#### CHALLENGE
Give back the entire listing verbatim.

#### DATA BLOCK
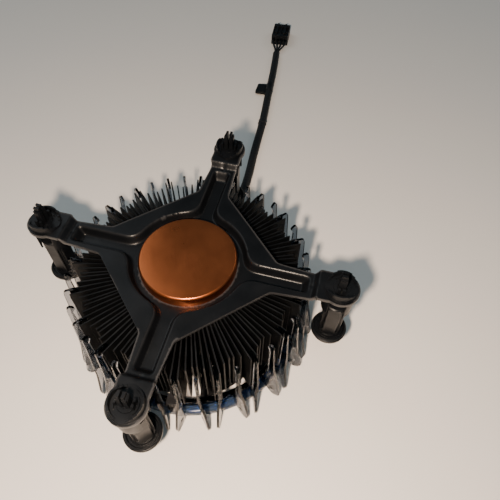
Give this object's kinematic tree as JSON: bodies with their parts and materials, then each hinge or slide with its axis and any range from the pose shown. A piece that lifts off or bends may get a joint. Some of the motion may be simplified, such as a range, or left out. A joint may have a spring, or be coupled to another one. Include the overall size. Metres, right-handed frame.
{
  "type": "cpu cooler",
  "caption": "Round down-blowing CPU cooler with radial black fins, copper core, pressed X bracket, push-pin fasteners, smoky light shroud and fan cable, lying fan side down.",
  "frame": {"origin": "on the fan axis, in the plane the cooler rests on when it lies fan side down", "axes": "+Z along the fan axis towards the copper contact face; +X and +Y square to the sides of the 78 mm hole pattern"},
  "size_m": [0.2063, 0.221, 0.0572],
  "materials": {
    "copper": "lapped copper with fine turning marks",
    "anodised_fins": "black anodised extrusion",
    "bracket_paint": "satin black coating",
    "black_nylon": "moulded black nylon",
    "smoky_clear": "smoky clear moulded light guide",
    "blue_clear": "blue tinted clear ring",
    "black_plastic": "moulded black plastic",
    "board_green": "solder mask",
    "lamination_steel": "stacked laminations",
    "enamelled_wire": "enamelled winding wire",
    "bronze": "oiled sintered bronze",
    "magnet_grey": "bonded magnet",
    "shaft_steel": "ground steel",
    "white_plastic": "nylon",
    "badge_film": "plain printed film",
    "cable_sleeve": "braided sleeve over four leads",
    "heat_shrink": "shrunk tube",
    "wire_insulation": "PVC insulation",
    "connector_plastic": "moulded nylon",
    "tinned_contacts": "tin plated brass"
  },
  "bodies": {
    "base": {"heatsink": "anodised_fins", "contact_core": "copper", "mounting_bracket": "bracket_paint", "light_shroud": "smoky_clear", "accent_ring": "blue_clear", "fan_frame": "black_plastic", "circuit_board": "board_green", "hall_sensor": "black_plastic", "stator_core": "lamination_steel", "stator_coils": "enamelled_wire", "bearing_sleeve": "bronze", "fan_cable": "cable_sleeve", "cable_collar": "heat_shrink", "cable_clip": "black_plastic", "lead_wires": "wire_insulation", "connector_housing": "connector_plastic", "connector_contacts": "tinned_contacts", "fastener_base_1": "black_nylon", "fastener_base_2": "black_nylon", "fastener_base_3": "black_nylon", "fastener_base_4": "black_nylon"},
    "rotor": {"fan_rotor": "black_plastic", "rotor_yoke": "lamination_steel", "magnet_ring": "magnet_grey", "rotor_shaft": "shaft_steel", "shaft_clip": "white_plastic", "hub_badge": "badge_film"},
    "pin_1": {"fastener_pin_1": "black_nylon"},
    "cap_1": {"fastener_cap_1": "black_nylon"},
    "pin_2": {"fastener_pin_2": "black_nylon"},
    "cap_2": {"fastener_cap_2": "black_nylon"},
    "pin_3": {"fastener_pin_3": "black_nylon"},
    "cap_3": {"fastener_cap_3": "black_nylon"},
    "pin_4": {"fastener_pin_4": "black_nylon"},
    "cap_4": {"fastener_cap_4": "black_nylon"}
  },
  "joints": [
    {"name": "fan_spin", "type": "hinge", "parent": "base", "child": "rotor", "pos_m": [0, 0, 0.008], "axis": [0, 0, 1], "continuous": true},
    {"name": "pin_slide_1", "type": "slide", "parent": "base", "child": "pin_1", "axis": [0, 0, 1], "range_m": [0, 0.0045]},
    {"name": "cap_turn_1", "type": "hinge", "parent": "pin_1", "child": "cap_1", "pos_m": [-0.039, 0.039, 0.0185], "axis": [0, 0, 1], "range_deg": [0, 90]},
    {"name": "pin_slide_2", "type": "slide", "parent": "base", "child": "pin_2", "axis": [0, 0, 1], "range_m": [0, 0.0045]},
    {"name": "cap_turn_2", "type": "hinge", "parent": "pin_2", "child": "cap_2", "pos_m": [0.039, 0.039, 0.0185], "axis": [0, 0, 1], "range_deg": [0, 90]},
    {"name": "pin_slide_3", "type": "slide", "parent": "base", "child": "pin_3", "axis": [0, 0, 1], "range_m": [0, 0.0045]},
    {"name": "cap_turn_3", "type": "hinge", "parent": "pin_3", "child": "cap_3", "pos_m": [0.039, -0.039, 0.0185], "axis": [0, 0, 1], "range_deg": [0, 90]},
    {"name": "pin_slide_4", "type": "slide", "parent": "base", "child": "pin_4", "axis": [0, 0, 1], "range_m": [0, 0.0045]},
    {"name": "cap_turn_4", "type": "hinge", "parent": "pin_4", "child": "cap_4", "pos_m": [-0.039, -0.039, 0.0185], "axis": [0, 0, 1], "range_deg": [0, 90]}
  ]
}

#### EXERCISE OUTPUT
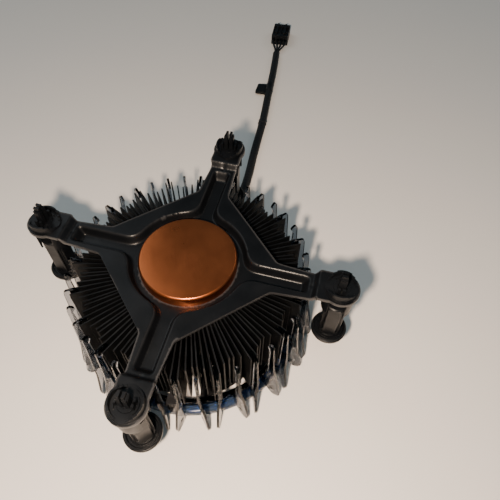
Give this object's kinematic tree as JSON: bodies with their parts and materials, then each hinge or slide with its axis and any range from the pose shown. A piece that lifts off or bends may get a joint. Some of the motion may be simplified, such as a range, or left out. A joint may have a spring, or be coupled to another one. Include the overall size. Metres, right-handed frame.
{
  "type": "cpu cooler",
  "caption": "Round down-blowing CPU cooler with radial black fins, copper core, pressed X bracket, push-pin fasteners, smoky light shroud and fan cable, lying fan side down.",
  "frame": {"origin": "on the fan axis, in the plane the cooler rests on when it lies fan side down", "axes": "+Z along the fan axis towards the copper contact face; +X and +Y square to the sides of the 78 mm hole pattern"},
  "size_m": [0.2063, 0.221, 0.0572],
  "materials": {
    "copper": "lapped copper with fine turning marks",
    "anodised_fins": "black anodised extrusion",
    "bracket_paint": "satin black coating",
    "black_nylon": "moulded black nylon",
    "smoky_clear": "smoky clear moulded light guide",
    "blue_clear": "blue tinted clear ring",
    "black_plastic": "moulded black plastic",
    "board_green": "solder mask",
    "lamination_steel": "stacked laminations",
    "enamelled_wire": "enamelled winding wire",
    "bronze": "oiled sintered bronze",
    "magnet_grey": "bonded magnet",
    "shaft_steel": "ground steel",
    "white_plastic": "nylon",
    "badge_film": "plain printed film",
    "cable_sleeve": "braided sleeve over four leads",
    "heat_shrink": "shrunk tube",
    "wire_insulation": "PVC insulation",
    "connector_plastic": "moulded nylon",
    "tinned_contacts": "tin plated brass"
  },
  "bodies": {
    "base": {"heatsink": "anodised_fins", "contact_core": "copper", "mounting_bracket": "bracket_paint", "light_shroud": "smoky_clear", "accent_ring": "blue_clear", "fan_frame": "black_plastic", "circuit_board": "board_green", "hall_sensor": "black_plastic", "stator_core": "lamination_steel", "stator_coils": "enamelled_wire", "bearing_sleeve": "bronze", "fan_cable": "cable_sleeve", "cable_collar": "heat_shrink", "cable_clip": "black_plastic", "lead_wires": "wire_insulation", "connector_housing": "connector_plastic", "connector_contacts": "tinned_contacts", "fastener_base_1": "black_nylon", "fastener_base_2": "black_nylon", "fastener_base_3": "black_nylon", "fastener_base_4": "black_nylon"},
    "rotor": {"fan_rotor": "black_plastic", "rotor_yoke": "lamination_steel", "magnet_ring": "magnet_grey", "rotor_shaft": "shaft_steel", "shaft_clip": "white_plastic", "hub_badge": "badge_film"},
    "pin_1": {"fastener_pin_1": "black_nylon"},
    "cap_1": {"fastener_cap_1": "black_nylon"},
    "pin_2": {"fastener_pin_2": "black_nylon"},
    "cap_2": {"fastener_cap_2": "black_nylon"},
    "pin_3": {"fastener_pin_3": "black_nylon"},
    "cap_3": {"fastener_cap_3": "black_nylon"},
    "pin_4": {"fastener_pin_4": "black_nylon"},
    "cap_4": {"fastener_cap_4": "black_nylon"}
  },
  "joints": [
    {"name": "fan_spin", "type": "hinge", "parent": "base", "child": "rotor", "pos_m": [0, 0, 0.008], "axis": [0, 0, 1], "continuous": true},
    {"name": "pin_slide_1", "type": "slide", "parent": "base", "child": "pin_1", "axis": [0, 0, 1], "range_m": [0, 0.0045]},
    {"name": "cap_turn_1", "type": "hinge", "parent": "pin_1", "child": "cap_1", "pos_m": [-0.039, 0.039, 0.0185], "axis": [0, 0, 1], "range_deg": [0, 90]},
    {"name": "pin_slide_2", "type": "slide", "parent": "base", "child": "pin_2", "axis": [0, 0, 1], "range_m": [0, 0.0045]},
    {"name": "cap_turn_2", "type": "hinge", "parent": "pin_2", "child": "cap_2", "pos_m": [0.039, 0.039, 0.0185], "axis": [0, 0, 1], "range_deg": [0, 90]},
    {"name": "pin_slide_3", "type": "slide", "parent": "base", "child": "pin_3", "axis": [0, 0, 1], "range_m": [0, 0.0045]},
    {"name": "cap_turn_3", "type": "hinge", "parent": "pin_3", "child": "cap_3", "pos_m": [0.039, -0.039, 0.0185], "axis": [0, 0, 1], "range_deg": [0, 90]},
    {"name": "pin_slide_4", "type": "slide", "parent": "base", "child": "pin_4", "axis": [0, 0, 1], "range_m": [0, 0.0045]},
    {"name": "cap_turn_4", "type": "hinge", "parent": "pin_4", "child": "cap_4", "pos_m": [-0.039, -0.039, 0.0185], "axis": [0, 0, 1], "range_deg": [0, 90]}
  ]
}